Building a Better Wave Sponge

The first test bed is an ultrathin microwave absorber built from L‑shaped copper traces above a metal backing, separated by a common circuit board material. The goal is strong absorption—above 90 percent—across as wide a frequency range as possible in the Ku and K bands used for satellite links and radar. The TD3 agent controls four key geometric features of the pattern and interacts directly with a commercial electromagnetic simulator. Remarkably, within only 23 iterations, the algorithm converges on a design that absorbs more than 90 percent of incoming waves from 12.2 to 22.4 gigahertz, a broader band than previous hand‑tuned or algorithmically optimized versions using the same basic layout. Additional tests on a different, all‑dielectric light absorber at optical frequencies show that the same learning framework can also enhance performance there, widening the useful band while raising the average absorption.

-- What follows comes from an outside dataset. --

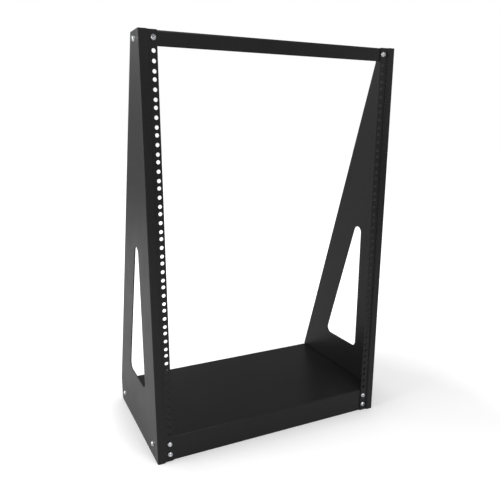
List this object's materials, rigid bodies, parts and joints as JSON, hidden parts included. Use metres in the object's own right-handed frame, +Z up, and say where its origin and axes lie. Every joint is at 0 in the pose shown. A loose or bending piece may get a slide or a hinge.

Turning Polarization on Its Head

The authors then challenge the method with a more complex task: designing a surface that reflects incoming waves while flipping their polarization over a wide frequency span. They start from a single‑layer pattern combining L‑shaped copper traces with a central triangle atop the same thin substrate and metal backing. Again, the TD3 agent tunes the geometrical details. After about 81 iterations, it finds a configuration that converts more than 90 percent of reflected power into the orthogonal polarization from 11.8 to 24.2 gigahertz—covering the entire Ku band and most of the K band. Simulations also show that this high conversion survives for waves striking the surface at angles up to 50 degrees, a desirable trait for real‑world antennas and stealth coatings.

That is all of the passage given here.